## Exercise
From the entries below, reproduce exactly the line containing "the whole object.", the line containing "NEAR = 1e-5", and every line in between, with nothing added.

= = =

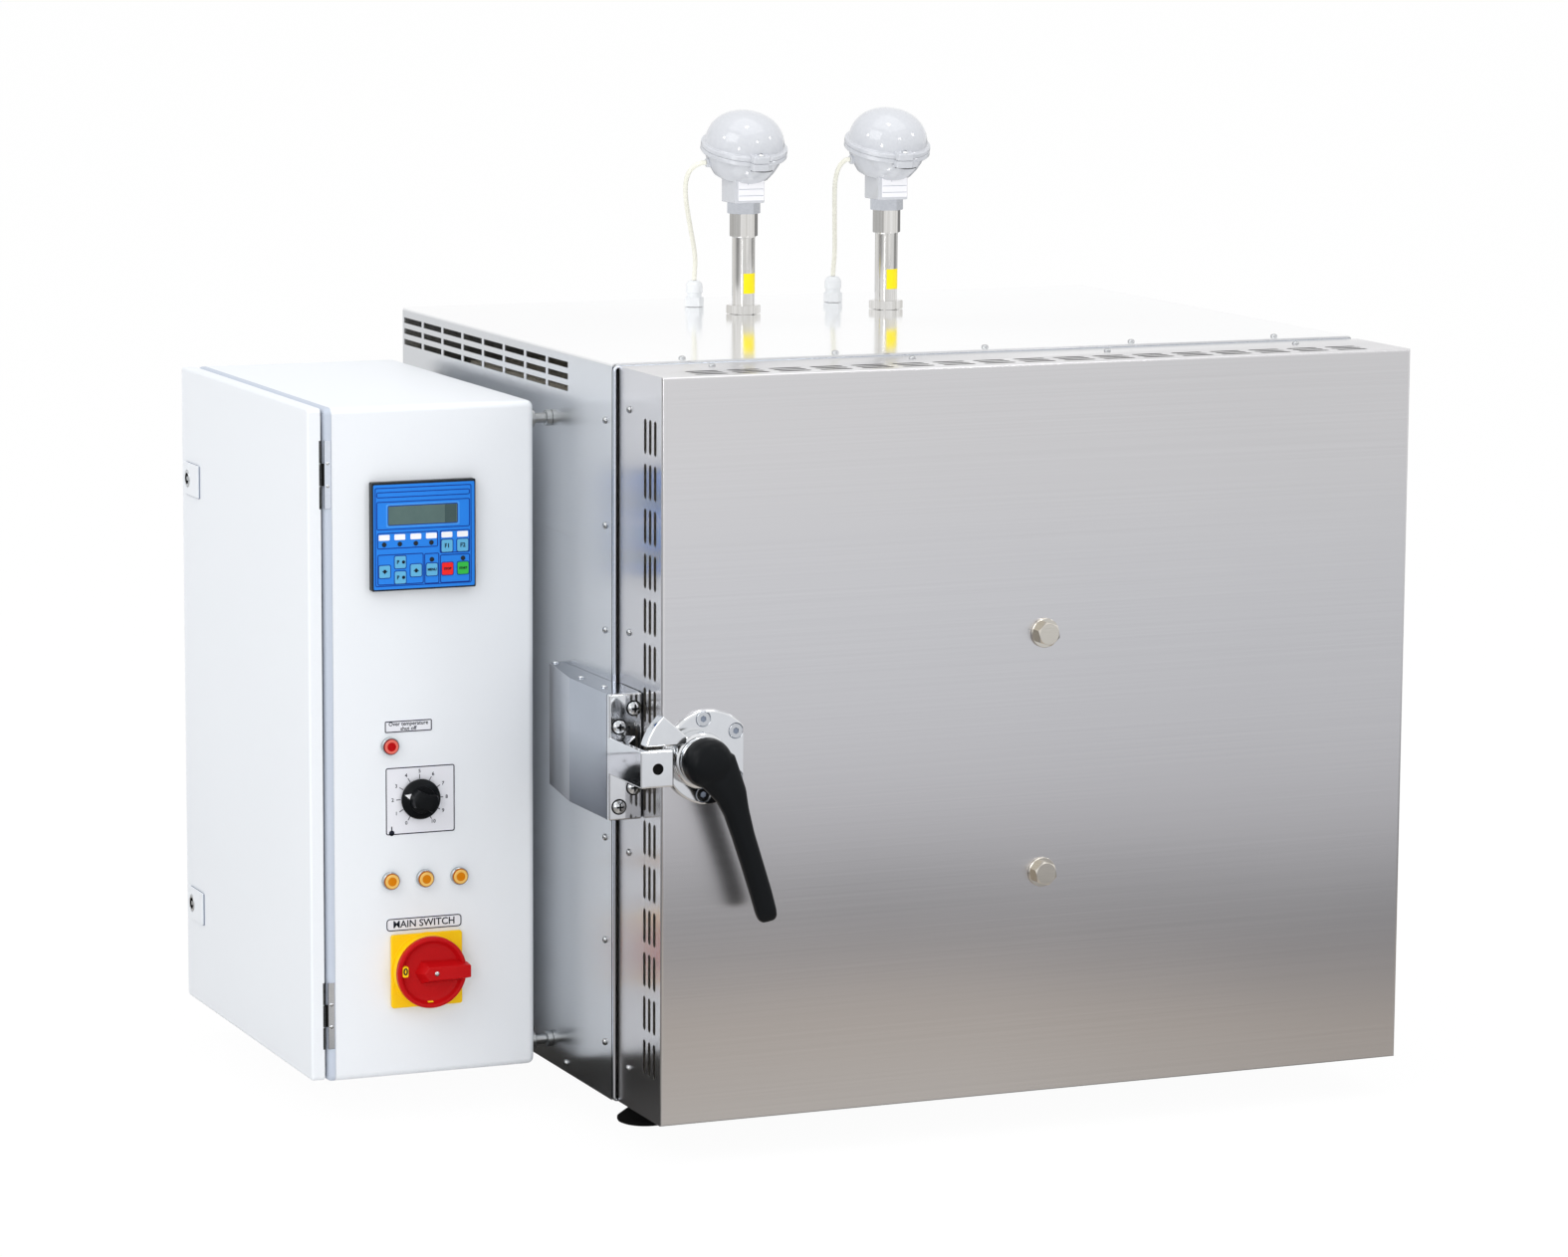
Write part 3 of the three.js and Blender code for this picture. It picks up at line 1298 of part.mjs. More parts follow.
function sensorHead(name, place) {
  const [x, y] = place;
  const bowl = lathe('z', [[0, -headBowlDepth], [headBowlFoot, -headBowlDepth],
    [headBowlRadius * bowlWaistShare, -headBowlDepth * bowlWaistDepthShare], [headBowlRadius, -headRim],
    [headRimRadius, -headRim], [headRimRadius, -seat / 2], [0, -seat / 2]], [0, 0, 0]);
  const hollow = bar('z', headHollowRadius, -headHollowDepth, overrun, [0, 0, 0]);
  const terminals = bar('z', terminalRadius, -headHollowDepth - seat, terminalHeight - headHollowDepth,
    [0, 0, 0], coarseSegments);
  const ear = block(-earWidth / 2, earWidth / 2, -headRimRadius - earReach, -headBowlRadius,
    -earDepth, -seat / 2);
  const length = lidKnuckleLength;
  const out = lidKnuckleAt();
  const knuckles = [-length, length].map((at) => join(
    bar('x', lidKnuckle, at - length / 2 + seat, at + length / 2, [0, out, 0]),
    block(at - length / 2 + seat, at + length / 2, headBowlRadius, out, -headRim, -seat / 2),
  ));
  const pin = bar('x', lidPin, -length * lidPinShare, length * lidPinShare, [0, out, 0], coarseSegments);
  const head = join(cut(join(bowl, ear), hollow), terminals, ...knuckles, pin);
  const neck = block(x - neckWidth / 2, x + neckWidth / 2, y - neckDepth / 2, y + neckDepth / 2,
    bodyTop + seat + stemLockTop + seat, bodyTop + neckTop + headBowlDepth / 3);
  const boss = bar('x', bossRadius, -headBowlRadius - bossReach, -headBowlFoot,
    [0, 0, -headBowlDepth / 2], coarseSegments);
  const body = join(tilted(join(head, boss), place), cut(neck, tilted(hollowCutter(), place)));
  return piece(name, body, headPaint());
}

function hollowCutter() {
  return bar('z', headHollowRadius, -headHollowDepth, headHollowDepth, [0, 0, 0]);
}

const lidRadiusShares = [0.92, 0.88, 0.76, 0.56, 0.3, 0];
const lidRiseShares = [0, 0.3, 0.6, 0.84, 0.96, 1];

function sensorLid(name, place) {
  const from = seat / 2;
  const outside = lidRadiusShares.map((share, i) => [headRimRadius * share,
    headRim + lidRiseShares[i] * lidRise]);
  const shrink = (headRimRadius - lidWall) / headRimRadius;
  const inside = lidRadiusShares.map((share, i) => [headRimRadius * share * shrink,
    headRim + lidRiseShares[i] * (lidRise - lidWall)]);
  const mouth = inside[0][0];
  const shell = lathe('z', [[0, from], [headRimRadius, from], [headRimRadius, headRim], ...outside],
    [0, 0, 0]);
  const room = lathe('z', [[0, from - overrun], [mouth, from - overrun], ...inside], [0, 0, 0]);
  const dome = cut(shell, room);
  const ear = block(-earWidth / 2, earWidth / 2, -headRimRadius - earReach, -headBowlRadius,
    from, earDepth);
  const length = lidKnuckleLength;
  const out = lidKnuckleAt();
  const knuckle = join(bar('x', lidKnuckle, -length / 2, length / 2, [0, out, 0]),
    block(-length / 2, length / 2, headBowlRadius, out, from, headRim));
  const bore = bar('x', lidPin + seat, -length, length, [0, out, 0], coarseSegments);
  return piece(name, tilted(cut(join(dome, ear, knuckle), bore), place), headPaint());
}

function leadGlandPlace([x, y], shift) {
  return [x + shift, y + leadGlandSetback];
}

function leadGland(name, place, shift) {
  const z = bodyTop + seat;
  const at = [...leadGlandPlace(place, shift), z];
  const body = lathe('z', [[0, 0], [leadGlandHexRadius, 0], [leadGlandHexRadius, leadGlandHex],
    [leadGlandNeck, leadGlandHex], [leadGlandNeck, leadGlandNeckTop], [leadGlandCap, leadGlandNeckTop],
    [leadGlandCap, leadGlandTop - leadRadius * 2], [leadRadius * 2, leadGlandTop], [0, leadGlandTop]],
  at, coarseSegments);
  return piece(name, body, whitePlastic());
}

// The route of each lead from the head's boss to the gland, from the head's centre.
const leadRouteLeft = [[-62, 14, -8], [-66, 28, -24], [-62, 44, -46], [-52, 58, -72], [-38, 70, -96]];
const leadRouteRight = [[-58, 14, -8], [-62, 28, -24], [-58, 44, -46], [-48, 58, -72], [-36, 70, -96]];

function sensorLead(name, place, shift, route) {
  const tilt = THREE.MathUtils.degToRad(headTilt);
  const drop = -headBowlDepth / 2;
  const [x, y] = place;
  const z = bodyTop + headHeight;
  const exit = -headBowlRadius - bossReach - seat;
  const start = [x + exit, y - Math.sin(tilt) * drop, z + Math.cos(tilt) * drop];
  const [gx, gy] = leadGlandPlace(place, shift);
  const end = [gx, gy, bodyTop + seat + leadGlandTop + seat];
  const points = [start, [start[0] - leadRadius, start[1], start[2]],
    ...route.map(([a, b, c]) => [x + a, y + b, z + c]), [end[0], end[1], end[2] + leadRadius], end]
    .map((p) => new THREE.Vector3(...p));
  return piece(name, tube(points, leadRadius, leadSteps, leadSides), creamCable());
}

// Assembly.
function oven() {
  const group = new THREE.Group();
  group.add(casingWrap(), casingFloor(), rearPanel(), frontFrame());
  group.add(chamberLiner(), insulation(), fanMotor(), fanImpeller(), fanBaffle(), heaterElement());
  group.add(shelfLadder('ladder_left', -1), shelfLadder('ladder_right', 1), shelf());
  const footX = bodyRight - footInset;
  group.add(foot('foot_front_left', -footX, footInset), foot('foot_front_right', footX, footInset));
  group.add(foot('foot_rear_left', -footX, bodyDepth - footInset));
  group.add(foot('foot_rear_right', footX, bodyDepth - footInset));
  group.add(strikeCover(), strikeBracket());
  group.add(hingeBracket('hinge_bracket_upper', hingeUpperHeight));
  group.add(hingeBracket('hinge_bracket_lower', hingeLowerHeight));
  return group;
}

function door() {
  const group = new THREE.Group();
  group.add(doorCover(), doorLiner(), doorInsulation(), doorGasket());
  group.add(doorBolt('door_bolt_upper', boltUpperHeight), doorBolt('door_bolt_lower', boltLowerHeight));
  group.add(hingeStrap('hinge_strap_upper', hingeUpperHeight));
  group.add(hingeStrap('hinge_strap_lower', hingeLowerHeight));
  group.add(latchPlate(), latchCam(), latchHandle());
  return group;
}

function cabinet() {
  const group = new THREE.Group();
  const places = instrumentPlaces();
  group.add(cabinetShell(), cabinetDoor(), mountingPlate(), controller(), switchPlate(), switchHandle());
  const [lockUpper, lockLower] = lockHeights();
  group.add(cabinetLock('cabinet_lock_upper', lockUpper), cabinetLock('cabinet_lock_lower', lockLower));
  group.add(lamp('alarm_lamp', places.alarm, redLens()), temperatureKnob(), mainsGland());
  places.lamps.forEach((place, i) => group.add(lamp(`pilot_lamp_${i + 1}`, place, amberLens())));
  const sides = { front: cabinetSetback + standoffInset, rear: cabinetRear - standoffInset };
  const levels = { lower: cabinetBase + standoffInset, upper: cabinetTop - standoffInset };
  Object.entries(sides).forEach(([side, y]) => Object.entries(levels)
    .forEach(([level, z]) => group.add(standoff(`standoff_${level}_${side}`, y, z))));
  return group;
}

function sensors() {
  const group = new THREE.Group();
  const [left, right] = sensorPlaces();
  const sets = [['left', left, leadGlandLeftShift, leadRouteLeft],
    ['right', right, leadGlandRightShift, leadRouteRight]];
  sets.forEach(([side, place, shift, route]) => {
    group.add(sensorStem(`sensor_stem_${side}`, place), sensorHead(`sensor_head_${side}`, place));
    group.add(sensorLid(`sensor_lid_${side}`, place), leadGland(`lead_gland_${side}`, place, shift));
    group.add(sensorLead(`sensor_lead_${side}`, place, shift, route));
  });
  return group;
}

// The origin is on the floor, under the middle of the whole object.
const assembly = new THREE.Group();
assembly.add(oven(), door(), cabinet(), sensors());
assembly.position.set(-(partLeft + partRight) / 2, -(partFront + bodyDepth) / 2, 0);

export default assembly;
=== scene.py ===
"""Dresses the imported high-temperature oven: smooth pieces, small fasteners, instruments and finishes."""
import json
import logging
import math
from collections.abc import Callable, Iterable, Sequence
from dataclasses import dataclass
from enum import Enum

import bpy
from mathutils import Euler, Matrix, Vector


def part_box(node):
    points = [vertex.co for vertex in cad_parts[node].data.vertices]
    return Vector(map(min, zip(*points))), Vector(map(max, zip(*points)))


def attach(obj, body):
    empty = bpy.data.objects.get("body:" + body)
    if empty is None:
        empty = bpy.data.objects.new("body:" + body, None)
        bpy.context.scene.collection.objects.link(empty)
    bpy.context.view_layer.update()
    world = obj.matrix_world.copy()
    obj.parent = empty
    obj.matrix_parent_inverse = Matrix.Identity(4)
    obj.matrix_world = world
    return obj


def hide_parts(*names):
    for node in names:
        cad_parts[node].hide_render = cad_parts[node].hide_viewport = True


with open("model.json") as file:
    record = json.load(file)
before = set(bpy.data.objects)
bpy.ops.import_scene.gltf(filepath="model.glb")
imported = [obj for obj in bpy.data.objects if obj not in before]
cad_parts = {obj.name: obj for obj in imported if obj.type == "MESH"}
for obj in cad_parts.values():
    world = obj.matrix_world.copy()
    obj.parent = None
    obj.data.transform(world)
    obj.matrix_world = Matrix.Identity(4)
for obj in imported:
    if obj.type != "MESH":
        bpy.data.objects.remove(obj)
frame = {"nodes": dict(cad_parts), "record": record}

LOG = logging.getLogger("oven")
MM = 0.001
NEAR = 1e-5
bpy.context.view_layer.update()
DATUM = Vector((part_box("casing_wrap")[0].x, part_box("casing_wrap")[0].y, 0.0))

Point = tuple[float, float, float]
Pair = tuple[float, float]
Box = tuple[float, float, float, float]
Stops = tuple[tuple[float, str], ...]
Solid = bpy.types.Object
Socket = bpy.types.NodeSocket


def place(x: float, y: float, z: float) -> Vector:
    """A point in metres, from millimetres right of, behind and above the casing's front left foot line."""
    return DATUM + Vector((x, y, z)) * MM


class Facing(Enum):
    """Which way a piece's own +Z looks once it is settled, as turns about X, Y and Z."""

    UP = (0, 0, 0)
    DOWN = (180, 0, 0)
    FRONT = (90, 0, 0)
    REAR = (90, 0, 180)
    LEFT = (90, 0, -90)
    RIGHT = (90, 0, 90)


class Cut(Enum):
    """How one solid changes another."""

    ADD = "UNION"
    REMOVE = "DIFFERENCE"
    KEEP = "INTERSECT"


def mode(name: str) -> None:
    """Changes to a mode, OBJECT or EDIT."""
    bpy.ops.object.mode_set(mode=name)


def begin() -> None:
    """Returns to object mode with nothing selected."""
    if bpy.context.object and bpy.context.object.mode != "OBJECT":
        mode("OBJECT")
    bpy.ops.object.select_all(action="DESELECT")


def only(obj: Solid) -> None:
    """Leaves one object selected and active, in object mode."""
    begin()
    obj.select_set(True)
    bpy.context.view_layer.objects.active = obj


def select_all() -> None:
    """Selects the whole mesh in edit mode."""
    bpy.ops.mesh.select_all(action="SELECT")


def select_none() -> None:
    """Deselects the whole mesh in edit mode."""
    bpy.ops.mesh.select_all(action="DESELECT")


def extrude(x: float, y: float, z: float) -> None:
    """Extrudes what is selected by a step in millimetres."""
    bpy.ops.mesh.extrude_region_move(TRANSFORM_OT_translate={"value": (x * MM, y * MM, z * MM)})


def edit(obj: Solid, kind: str = "VERT") -> None:
    """Opens an object for editing with all of it selected.

    Args:
        obj: the object to edit.
        kind: VERT, EDGE or FACE.
    """
    only(obj)
    mode("EDIT")
    bpy.ops.mesh.select_mode(type=kind)
    select_all()


def close_edit() -> None:
    """Turns all faces outwards and leaves edit mode."""
    select_all()
    bpy.ops.mesh.normals_make_consistent(inside=False)
    mode("OBJECT")


def put(obj: Solid, matrix: Matrix) -> Solid:
    """Gives a piece its place and turn, and applies them to its mesh."""
    only(obj)
    obj.matrix_world = matrix
    bpy.ops.object.transform_apply(location=True, rotation=True, scale=True)
    return obj


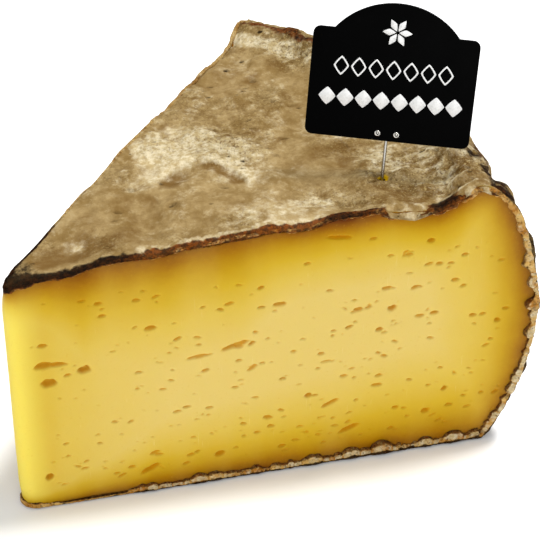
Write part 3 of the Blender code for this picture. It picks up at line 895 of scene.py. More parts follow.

= = =

## Final answer
// The origin is on the floor, under the middle of the whole object.
const assembly = new THREE.Group();
assembly.add(oven(), door(), cabinet(), sensors());
assembly.position.set(-(partLeft + partRight) / 2, -(partFront + bodyDepth) / 2, 0);

export default assembly;
=== scene.py ===
"""Dresses the imported high-temperature oven: smooth pieces, small fasteners, instruments and finishes."""
import json
import logging
import math
from collections.abc import Callable, Iterable, Sequence
from dataclasses import dataclass
from enum import Enum

import bpy
from mathutils import Euler, Matrix, Vector


def part_box(node):
    points = [vertex.co for vertex in cad_parts[node].data.vertices]
    return Vector(map(min, zip(*points))), Vector(map(max, zip(*points)))


def attach(obj, body):
    empty = bpy.data.objects.get("body:" + body)
    if empty is None:
        empty = bpy.data.objects.new("body:" + body, None)
        bpy.context.scene.collection.objects.link(empty)
    bpy.context.view_layer.update()
    world = obj.matrix_world.copy()
    obj.parent = empty
    obj.matrix_parent_inverse = Matrix.Identity(4)
    obj.matrix_world = world
    return obj


def hide_parts(*names):
    for node in names:
        cad_parts[node].hide_render = cad_parts[node].hide_viewport = True


with open("model.json") as file:
    record = json.load(file)
before = set(bpy.data.objects)
bpy.ops.import_scene.gltf(filepath="model.glb")
imported = [obj for obj in bpy.data.objects if obj not in before]
cad_parts = {obj.name: obj for obj in imported if obj.type == "MESH"}
for obj in cad_parts.values():
    world = obj.matrix_world.copy()
    obj.parent = None
    obj.data.transform(world)
    obj.matrix_world = Matrix.Identity(4)
for obj in imported:
    if obj.type != "MESH":
        bpy.data.objects.remove(obj)
frame = {"nodes": dict(cad_parts), "record": record}

LOG = logging.getLogger("oven")
MM = 0.001
NEAR = 1e-5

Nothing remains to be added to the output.